The recent published Irish Historic Towns Atlas on Limerick reveals how large these gardens once were. 😎 There are only two arches of this single-story store remaining. It’s been redeveloped with the old Post Office sorting buildings and it seems a little garden would reappear on it. Alas the project has stalled. See link.

Building of Limerick ~Judith Hill

City park and gardens

. . . . . . . That there was a lack of public gardens was not quite true, or was only recently true. Roche’s Hanging Gardens and Billy Carr’s garden were both celebrated and Roche’s garden at least seems to have been used by inhabitants and visitors.

It is illustrated in Fitzgerald and M’Gregor’s book on the city showing the strolling citizens and reported by O’Dowd as ‘a source of interest to strangers visiting the city’. The hanging gardens were unique, the product of a personal vision, or obsession. William Roche, the banker, was responsible.

He built a single-storey store or bonding house facing Henry Street (behind his bank on Georges Street) which he rented to the government and on the roof he constructed the gardens in a series of terraces. Exotic fruits and vegetables were grown under glass sustained by lead lined irrigation channels which carried excess water to the city sewers.

Only the brick and stone arches of the bonding stores, now incorporated into the post office buildings, remain today.

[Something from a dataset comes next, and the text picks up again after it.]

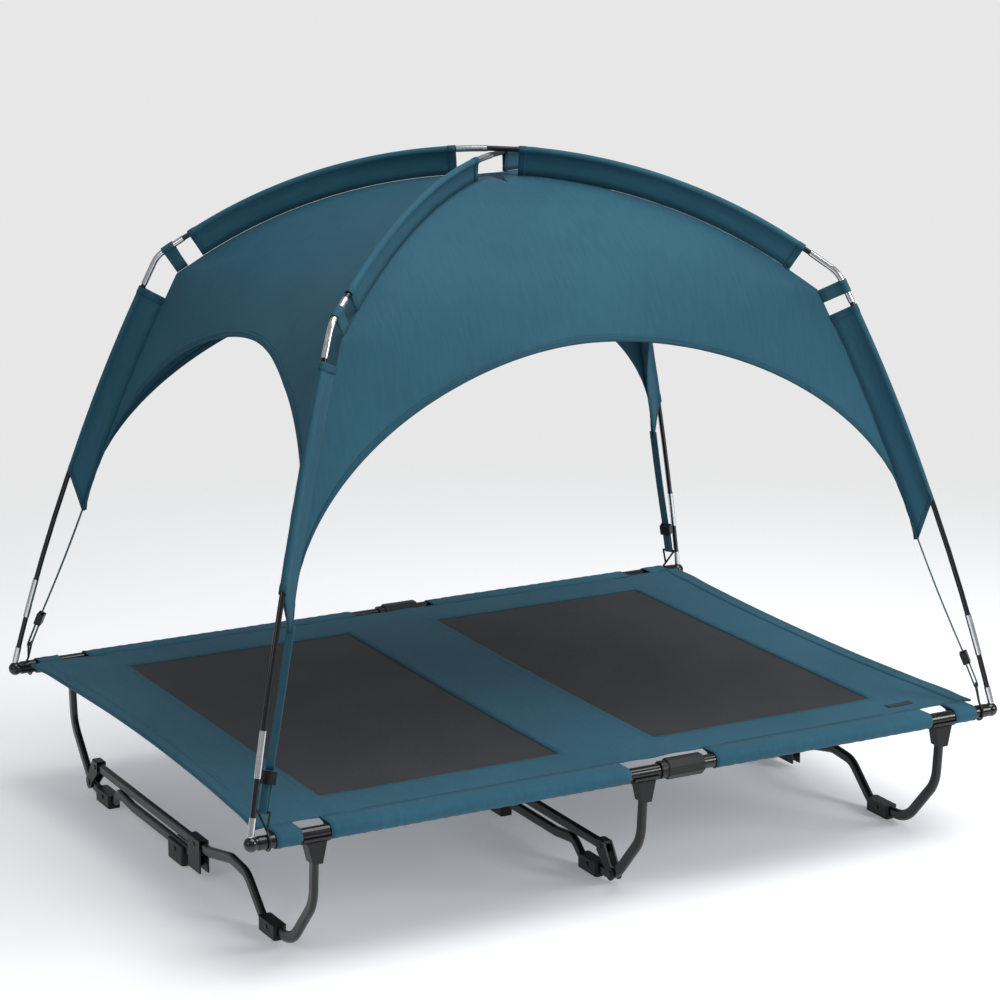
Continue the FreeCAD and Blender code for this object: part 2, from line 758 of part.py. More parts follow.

Limerick Journal ~ Jim Kemmy

See pdf.

In 1808 William Roche built large stores which covered more than an acre of land from the rear of the bank to Henry
Street. On the roof of these stores he constructed his own private gardens.

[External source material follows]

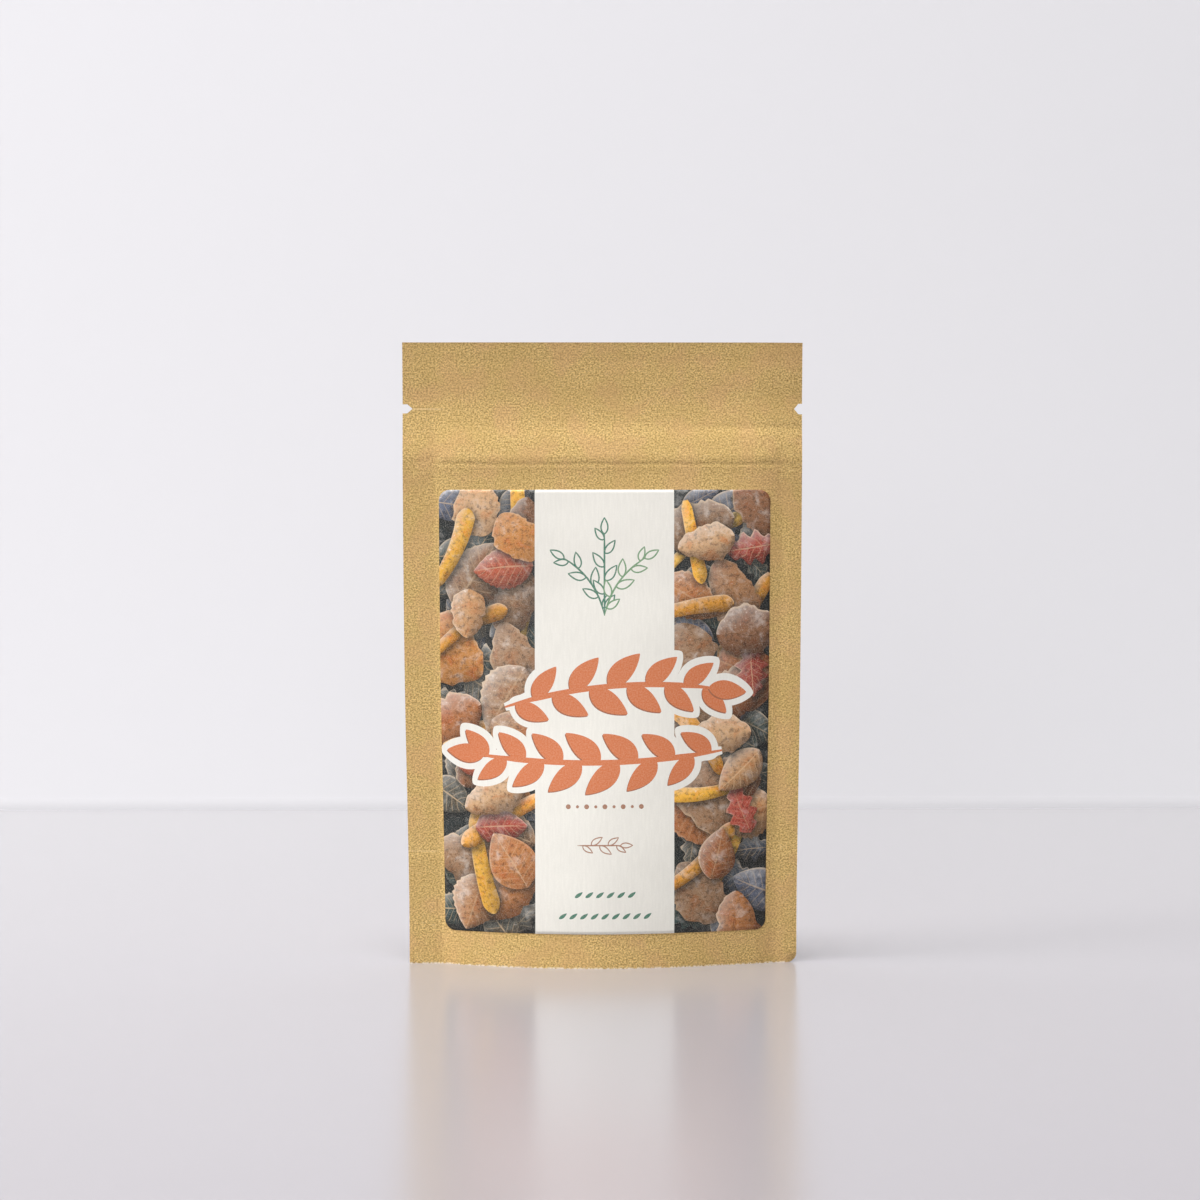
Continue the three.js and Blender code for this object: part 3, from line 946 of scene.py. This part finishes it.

The plan involved the building of the stores under a Series of arches ranging from 25 to 40 feet high. On top of these arches elevated terraced or “hanging” gardens were created and the whole structure was crowned with classical statues.

These works cost f 15,000 to complete but Roche’s speculation was not the folly some people believed it to be. The
government rented the stores at a “fine” of f 10,000 and a rent of £300 a year.

The top terraces contained hot houses, conservatories, glass houses, and flues to heat them. Here was grown grapes,
pineapples, peaches, and oranges. The highest point was seventy feet above street level and commanded an impressive view of the Shannon.

On the middle tier were grown vegetables and hardy fruit trees; on the bottom, flowers. A section of about eighty feet
square was devoted to melons and cucumbers. Flights of steps led from one elevation to another.

The depth of earth on the gardens averaged about five feet, and the stores underneath were protected from dampness by flags cemented together and by an ingenious network of lead channels, which carried excess moisture through perpendicular pipes concealed in the arches and from the city by horizontal outlets to the main sewers under the street.

By the blocking of upright tubes !in dry weather, water was retained and conveyed into the various channels under the
garden surface. Manure was brought up from the ground by mechanical means. It was little wonder that the exotic gardens, with these elaborate heating and watering arrangements, were, to quote James Dowd, “long a source of interest to strangers visiting the city”.